Reproduce each record below exactly as written.

[Structured object records]
---
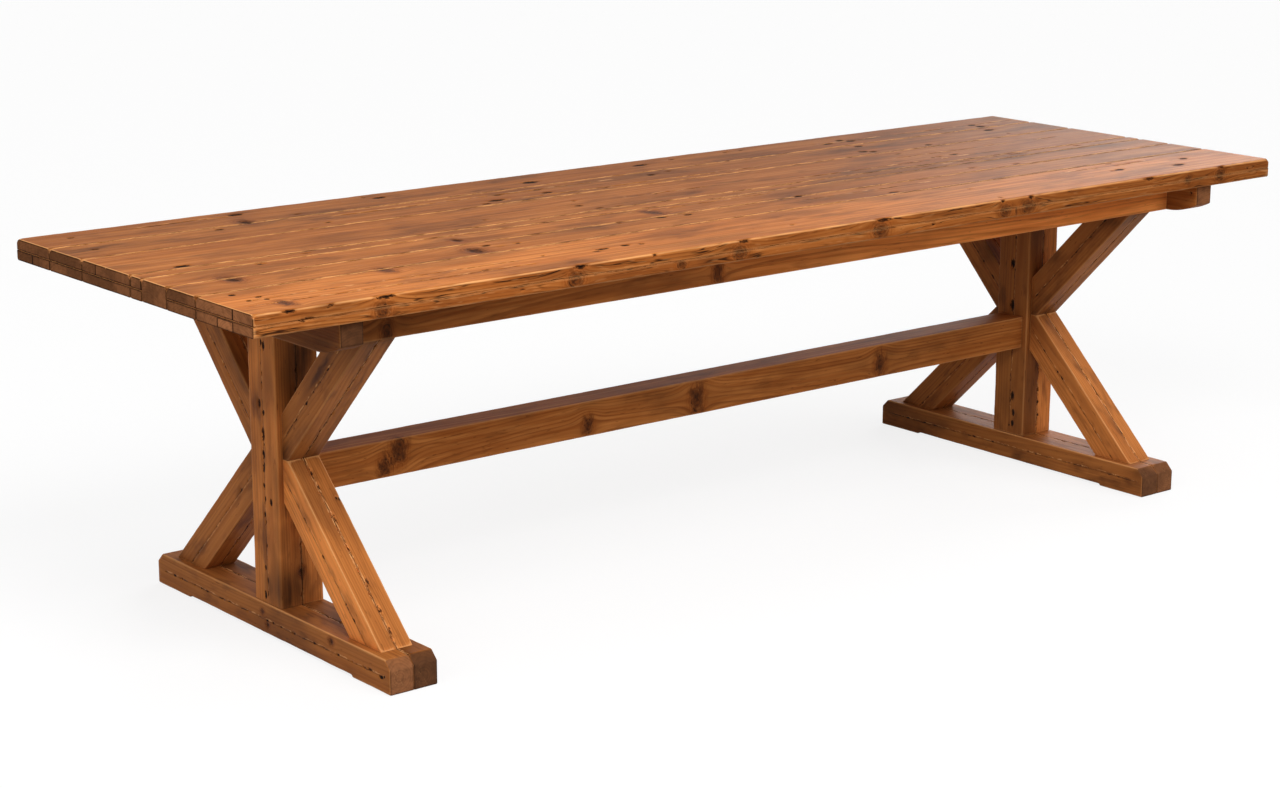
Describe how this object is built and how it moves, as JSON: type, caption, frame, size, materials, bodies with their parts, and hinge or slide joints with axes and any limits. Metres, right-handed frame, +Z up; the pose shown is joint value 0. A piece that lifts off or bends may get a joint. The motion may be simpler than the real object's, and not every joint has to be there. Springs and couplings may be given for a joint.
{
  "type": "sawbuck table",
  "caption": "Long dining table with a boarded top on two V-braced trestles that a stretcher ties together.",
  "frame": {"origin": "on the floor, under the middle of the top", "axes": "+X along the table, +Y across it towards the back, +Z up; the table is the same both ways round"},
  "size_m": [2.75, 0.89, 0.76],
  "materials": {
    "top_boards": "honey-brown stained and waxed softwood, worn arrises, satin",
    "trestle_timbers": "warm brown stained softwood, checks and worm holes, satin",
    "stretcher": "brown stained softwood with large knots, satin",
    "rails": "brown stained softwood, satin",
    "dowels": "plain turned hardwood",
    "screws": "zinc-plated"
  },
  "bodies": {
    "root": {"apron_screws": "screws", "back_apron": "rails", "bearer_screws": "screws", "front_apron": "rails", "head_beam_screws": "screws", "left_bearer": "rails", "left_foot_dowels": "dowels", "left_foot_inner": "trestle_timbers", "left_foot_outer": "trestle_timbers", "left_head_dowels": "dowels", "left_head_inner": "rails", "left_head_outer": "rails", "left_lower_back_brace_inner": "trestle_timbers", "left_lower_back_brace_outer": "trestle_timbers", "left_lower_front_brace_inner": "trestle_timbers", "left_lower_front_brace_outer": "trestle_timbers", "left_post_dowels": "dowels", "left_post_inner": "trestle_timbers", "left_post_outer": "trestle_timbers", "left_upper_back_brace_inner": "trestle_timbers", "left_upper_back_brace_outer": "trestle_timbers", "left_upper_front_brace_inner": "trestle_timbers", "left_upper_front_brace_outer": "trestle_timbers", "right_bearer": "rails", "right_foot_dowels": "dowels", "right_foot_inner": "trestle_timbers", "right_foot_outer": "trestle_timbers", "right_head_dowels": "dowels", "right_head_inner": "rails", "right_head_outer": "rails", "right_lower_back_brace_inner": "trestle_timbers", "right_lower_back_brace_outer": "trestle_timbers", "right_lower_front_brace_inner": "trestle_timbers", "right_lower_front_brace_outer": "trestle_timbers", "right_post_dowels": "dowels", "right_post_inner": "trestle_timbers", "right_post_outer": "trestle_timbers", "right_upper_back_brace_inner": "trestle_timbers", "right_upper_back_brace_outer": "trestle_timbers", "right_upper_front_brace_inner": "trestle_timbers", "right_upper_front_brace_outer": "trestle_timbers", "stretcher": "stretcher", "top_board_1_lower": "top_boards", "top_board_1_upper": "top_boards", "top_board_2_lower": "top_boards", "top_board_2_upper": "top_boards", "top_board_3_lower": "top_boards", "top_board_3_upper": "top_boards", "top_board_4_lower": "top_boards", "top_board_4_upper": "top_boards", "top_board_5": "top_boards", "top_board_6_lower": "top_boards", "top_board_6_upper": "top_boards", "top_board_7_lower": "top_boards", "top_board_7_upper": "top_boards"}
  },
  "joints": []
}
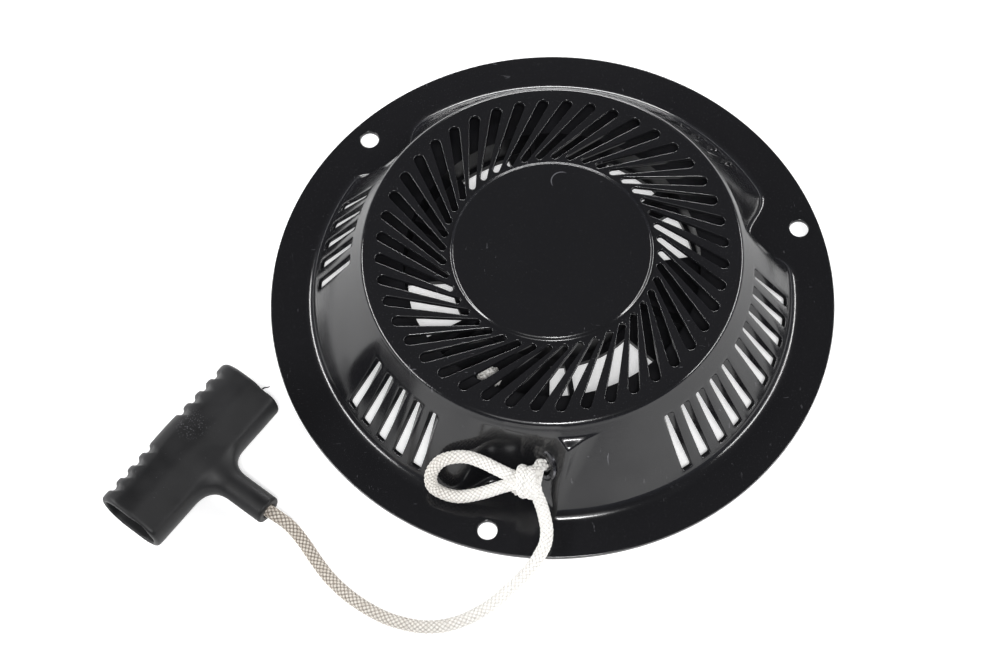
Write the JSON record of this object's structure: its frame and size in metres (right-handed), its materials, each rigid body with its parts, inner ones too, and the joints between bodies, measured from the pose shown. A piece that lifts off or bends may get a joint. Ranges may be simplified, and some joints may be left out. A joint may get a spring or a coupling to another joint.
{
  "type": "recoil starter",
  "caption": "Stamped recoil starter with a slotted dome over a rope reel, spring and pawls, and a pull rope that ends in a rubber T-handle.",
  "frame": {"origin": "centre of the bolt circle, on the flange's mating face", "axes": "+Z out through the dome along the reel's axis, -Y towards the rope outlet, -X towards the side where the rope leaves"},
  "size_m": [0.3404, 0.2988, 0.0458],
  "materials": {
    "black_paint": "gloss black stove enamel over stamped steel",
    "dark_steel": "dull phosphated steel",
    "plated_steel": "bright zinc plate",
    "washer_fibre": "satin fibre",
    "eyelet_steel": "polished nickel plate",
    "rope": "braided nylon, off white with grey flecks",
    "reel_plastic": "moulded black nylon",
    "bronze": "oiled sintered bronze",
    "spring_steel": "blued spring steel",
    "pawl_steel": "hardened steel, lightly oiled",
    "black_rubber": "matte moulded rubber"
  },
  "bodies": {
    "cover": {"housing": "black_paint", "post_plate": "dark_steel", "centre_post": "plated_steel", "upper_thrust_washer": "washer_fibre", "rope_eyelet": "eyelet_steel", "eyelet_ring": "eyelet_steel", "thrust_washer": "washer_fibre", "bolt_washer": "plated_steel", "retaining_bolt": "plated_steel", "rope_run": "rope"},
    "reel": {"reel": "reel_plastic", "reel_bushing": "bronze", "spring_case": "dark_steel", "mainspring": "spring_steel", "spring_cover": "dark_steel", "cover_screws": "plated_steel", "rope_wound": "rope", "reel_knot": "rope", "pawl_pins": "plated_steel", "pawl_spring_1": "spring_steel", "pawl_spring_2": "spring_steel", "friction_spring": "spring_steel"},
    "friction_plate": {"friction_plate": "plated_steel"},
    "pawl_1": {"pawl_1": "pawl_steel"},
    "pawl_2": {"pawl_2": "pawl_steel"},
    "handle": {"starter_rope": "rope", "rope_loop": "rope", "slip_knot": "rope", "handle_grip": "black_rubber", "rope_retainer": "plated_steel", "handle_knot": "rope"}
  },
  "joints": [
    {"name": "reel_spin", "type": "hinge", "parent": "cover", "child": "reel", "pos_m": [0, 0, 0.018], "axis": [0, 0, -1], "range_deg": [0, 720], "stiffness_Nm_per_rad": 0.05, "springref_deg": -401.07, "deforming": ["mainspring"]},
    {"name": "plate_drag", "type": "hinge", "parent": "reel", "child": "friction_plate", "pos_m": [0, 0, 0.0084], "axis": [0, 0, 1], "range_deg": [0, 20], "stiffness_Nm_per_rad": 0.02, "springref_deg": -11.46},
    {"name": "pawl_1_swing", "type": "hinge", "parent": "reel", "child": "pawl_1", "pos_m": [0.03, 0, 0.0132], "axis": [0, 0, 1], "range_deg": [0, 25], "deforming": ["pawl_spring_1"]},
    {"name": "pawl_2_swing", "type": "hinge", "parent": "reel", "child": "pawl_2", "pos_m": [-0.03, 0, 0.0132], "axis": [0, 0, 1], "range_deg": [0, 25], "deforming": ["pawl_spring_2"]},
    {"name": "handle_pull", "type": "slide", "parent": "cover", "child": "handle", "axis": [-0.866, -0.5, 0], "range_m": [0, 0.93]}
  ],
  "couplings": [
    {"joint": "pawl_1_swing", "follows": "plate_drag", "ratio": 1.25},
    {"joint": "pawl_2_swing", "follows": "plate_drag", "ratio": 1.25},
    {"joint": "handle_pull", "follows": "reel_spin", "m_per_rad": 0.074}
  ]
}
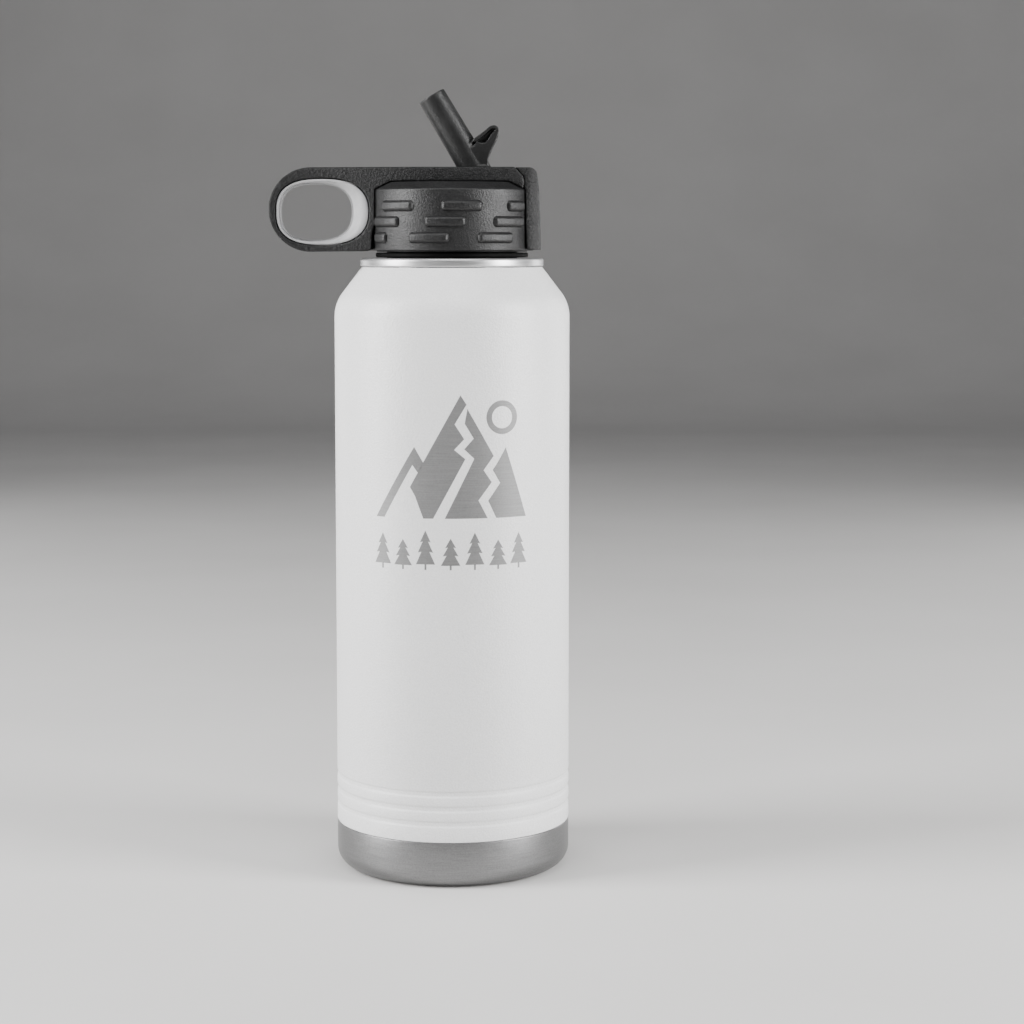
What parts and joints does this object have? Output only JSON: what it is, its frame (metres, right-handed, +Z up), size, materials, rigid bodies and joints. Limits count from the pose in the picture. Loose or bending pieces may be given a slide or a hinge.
---
### Answer to the problem
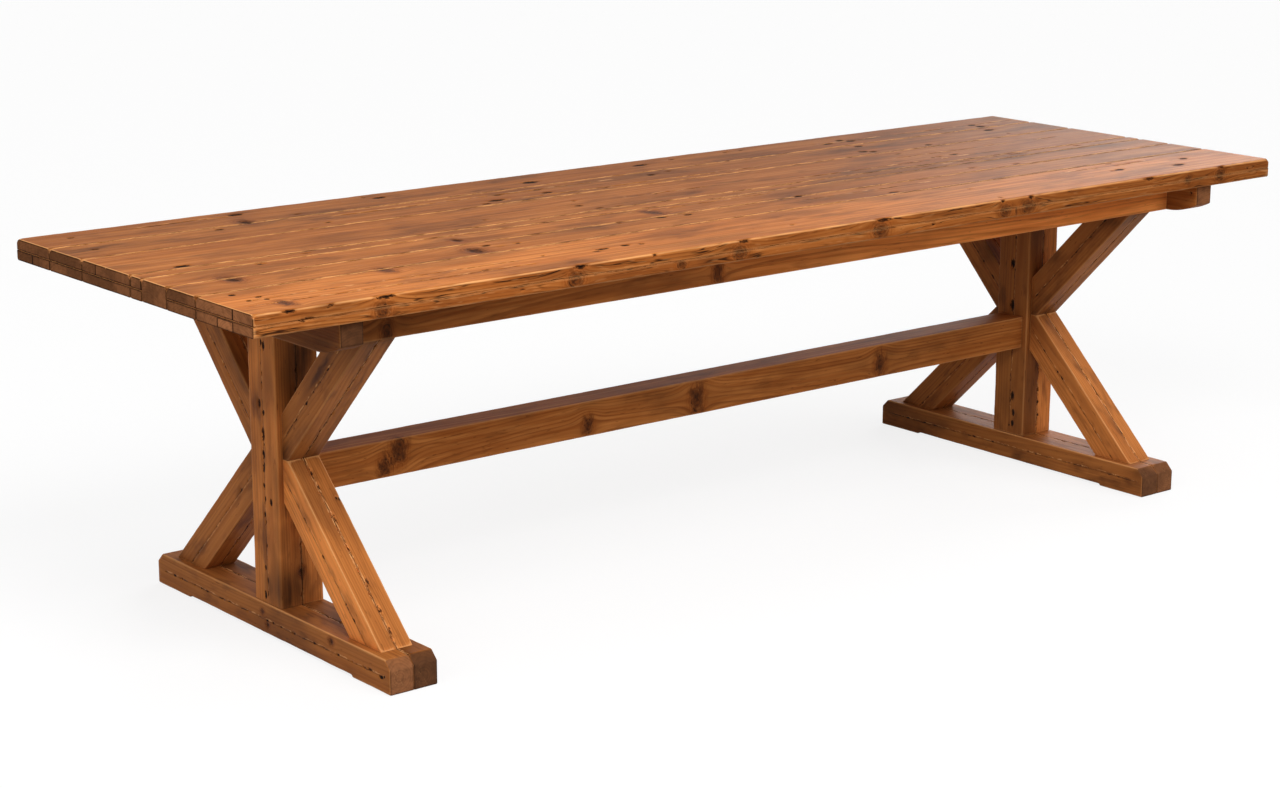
Describe how this object is built and how it moves, as JSON: type, caption, frame, size, materials, bodies with their parts, and hinge or slide joints with axes and any limits. Metres, right-handed frame, +Z up; the pose shown is joint value 0. A piece that lifts off or bends may get a joint. The motion may be simpler than the real object's, and not every joint has to be there. Springs and couplings may be given for a joint.
{
  "type": "sawbuck table",
  "caption": "Long dining table with a boarded top on two V-braced trestles that a stretcher ties together.",
  "frame": {"origin": "on the floor, under the middle of the top", "axes": "+X along the table, +Y across it towards the back, +Z up; the table is the same both ways round"},
  "size_m": [2.75, 0.89, 0.76],
  "materials": {
    "top_boards": "honey-brown stained and waxed softwood, worn arrises, satin",
    "trestle_timbers": "warm brown stained softwood, checks and worm holes, satin",
    "stretcher": "brown stained softwood with large knots, satin",
    "rails": "brown stained softwood, satin",
    "dowels": "plain turned hardwood",
    "screws": "zinc-plated"
  },
  "bodies": {
    "root": {"apron_screws": "screws", "back_apron": "rails", "bearer_screws": "screws", "front_apron": "rails", "head_beam_screws": "screws", "left_bearer": "rails", "left_foot_dowels": "dowels", "left_foot_inner": "trestle_timbers", "left_foot_outer": "trestle_timbers", "left_head_dowels": "dowels", "left_head_inner": "rails", "left_head_outer": "rails", "left_lower_back_brace_inner": "trestle_timbers", "left_lower_back_brace_outer": "trestle_timbers", "left_lower_front_brace_inner": "trestle_timbers", "left_lower_front_brace_outer": "trestle_timbers", "left_post_dowels": "dowels", "left_post_inner": "trestle_timbers", "left_post_outer": "trestle_timbers", "left_upper_back_brace_inner": "trestle_timbers", "left_upper_back_brace_outer": "trestle_timbers", "left_upper_front_brace_inner": "trestle_timbers", "left_upper_front_brace_outer": "trestle_timbers", "right_bearer": "rails", "right_foot_dowels": "dowels", "right_foot_inner": "trestle_timbers", "right_foot_outer": "trestle_timbers", "right_head_dowels": "dowels", "right_head_inner": "rails", "right_head_outer": "rails", "right_lower_back_brace_inner": "trestle_timbers", "right_lower_back_brace_outer": "trestle_timbers", "right_lower_front_brace_inner": "trestle_timbers", "right_lower_front_brace_outer": "trestle_timbers", "right_post_dowels": "dowels", "right_post_inner": "trestle_timbers", "right_post_outer": "trestle_timbers", "right_upper_back_brace_inner": "trestle_timbers", "right_upper_back_brace_outer": "trestle_timbers", "right_upper_front_brace_inner": "trestle_timbers", "right_upper_front_brace_outer": "trestle_timbers", "stretcher": "stretcher", "top_board_1_lower": "top_boards", "top_board_1_upper": "top_boards", "top_board_2_lower": "top_boards", "top_board_2_upper": "top_boards", "top_board_3_lower": "top_boards", "top_board_3_upper": "top_boards", "top_board_4_lower": "top_boards", "top_board_4_upper": "top_boards", "top_board_5": "top_boards", "top_board_6_lower": "top_boards", "top_board_6_upper": "top_boards", "top_board_7_lower": "top_boards", "top_board_7_upper": "top_boards"}
  },
  "joints": []
}
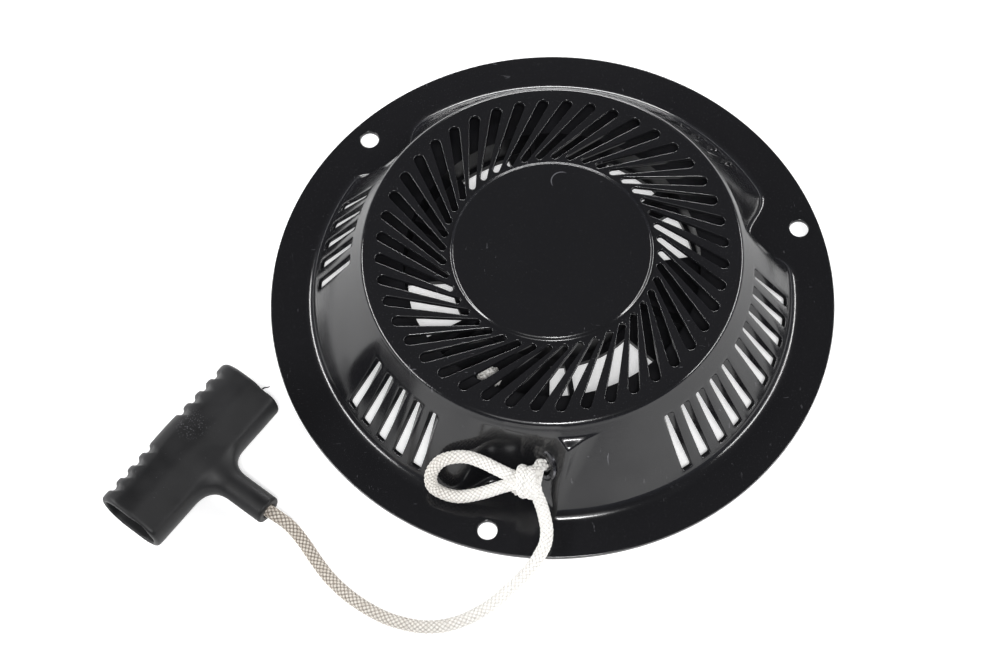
Write the JSON record of this object's structure: its frame and size in metres (right-handed), its materials, each rigid body with its parts, inner ones too, and the joints between bodies, measured from the pose shown. A piece that lifts off or bends may get a joint. Ranges may be simplified, and some joints may be left out. A joint may get a spring or a coupling to another joint.
{
  "type": "recoil starter",
  "caption": "Stamped recoil starter with a slotted dome over a rope reel, spring and pawls, and a pull rope that ends in a rubber T-handle.",
  "frame": {"origin": "centre of the bolt circle, on the flange's mating face", "axes": "+Z out through the dome along the reel's axis, -Y towards the rope outlet, -X towards the side where the rope leaves"},
  "size_m": [0.3404, 0.2988, 0.0458],
  "materials": {
    "black_paint": "gloss black stove enamel over stamped steel",
    "dark_steel": "dull phosphated steel",
    "plated_steel": "bright zinc plate",
    "washer_fibre": "satin fibre",
    "eyelet_steel": "polished nickel plate",
    "rope": "braided nylon, off white with grey flecks",
    "reel_plastic": "moulded black nylon",
    "bronze": "oiled sintered bronze",
    "spring_steel": "blued spring steel",
    "pawl_steel": "hardened steel, lightly oiled",
    "black_rubber": "matte moulded rubber"
  },
  "bodies": {
    "cover": {"housing": "black_paint", "post_plate": "dark_steel", "centre_post": "plated_steel", "upper_thrust_washer": "washer_fibre", "rope_eyelet": "eyelet_steel", "eyelet_ring": "eyelet_steel", "thrust_washer": "washer_fibre", "bolt_washer": "plated_steel", "retaining_bolt": "plated_steel", "rope_run": "rope"},
    "reel": {"reel": "reel_plastic", "reel_bushing": "bronze", "spring_case": "dark_steel", "mainspring": "spring_steel", "spring_cover": "dark_steel", "cover_screws": "plated_steel", "rope_wound": "rope", "reel_knot": "rope", "pawl_pins": "plated_steel", "pawl_spring_1": "spring_steel", "pawl_spring_2": "spring_steel", "friction_spring": "spring_steel"},
    "friction_plate": {"friction_plate": "plated_steel"},
    "pawl_1": {"pawl_1": "pawl_steel"},
    "pawl_2": {"pawl_2": "pawl_steel"},
    "handle": {"starter_rope": "rope", "rope_loop": "rope", "slip_knot": "rope", "handle_grip": "black_rubber", "rope_retainer": "plated_steel", "handle_knot": "rope"}
  },
  "joints": [
    {"name": "reel_spin", "type": "hinge", "parent": "cover", "child": "reel", "pos_m": [0, 0, 0.018], "axis": [0, 0, -1], "range_deg": [0, 720], "stiffness_Nm_per_rad": 0.05, "springref_deg": -401.07, "deforming": ["mainspring"]},
    {"name": "plate_drag", "type": "hinge", "parent": "reel", "child": "friction_plate", "pos_m": [0, 0, 0.0084], "axis": [0, 0, 1], "range_deg": [0, 20], "stiffness_Nm_per_rad": 0.02, "springref_deg": -11.46},
    {"name": "pawl_1_swing", "type": "hinge", "parent": "reel", "child": "pawl_1", "pos_m": [0.03, 0, 0.0132], "axis": [0, 0, 1], "range_deg": [0, 25], "deforming": ["pawl_spring_1"]},
    {"name": "pawl_2_swing", "type": "hinge", "parent": "reel", "child": "pawl_2", "pos_m": [-0.03, 0, 0.0132], "axis": [0, 0, 1], "range_deg": [0, 25], "deforming": ["pawl_spring_2"]},
    {"name": "handle_pull", "type": "slide", "parent": "cover", "child": "handle", "axis": [-0.866, -0.5, 0], "range_m": [0, 0.93]}
  ],
  "couplings": [
    {"joint": "pawl_1_swing", "follows": "plate_drag", "ratio": 1.25},
    {"joint": "pawl_2_swing", "follows": "plate_drag", "ratio": 1.25},
    {"joint": "handle_pull", "follows": "reel_spin", "m_per_rad": 0.074}
  ]
}
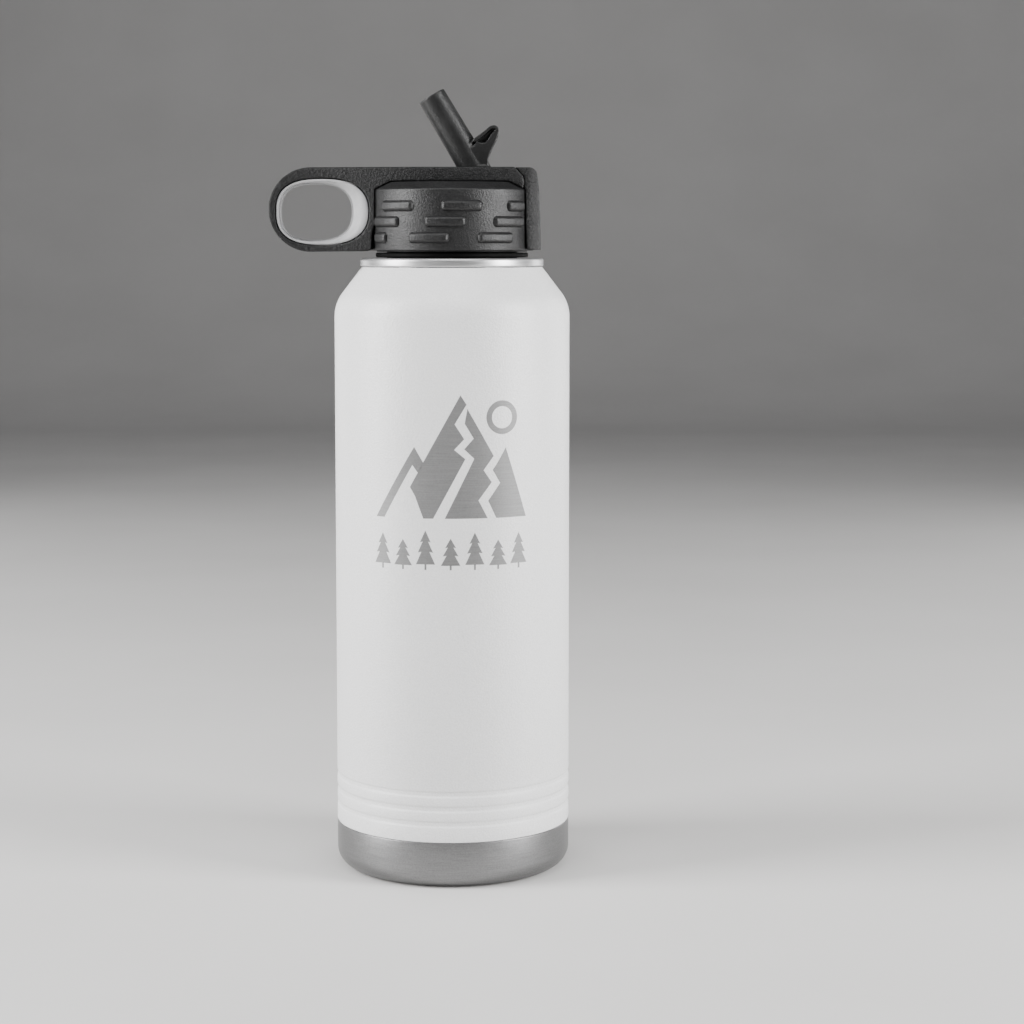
What parts and joints does this object have? Output only JSON: what it is, its frame (metres, right-handed, +Z up), size, materials, rigid bodies and joints. Limits count from the pose in the picture. Loose or bending pieces may be given a slide or a hinge.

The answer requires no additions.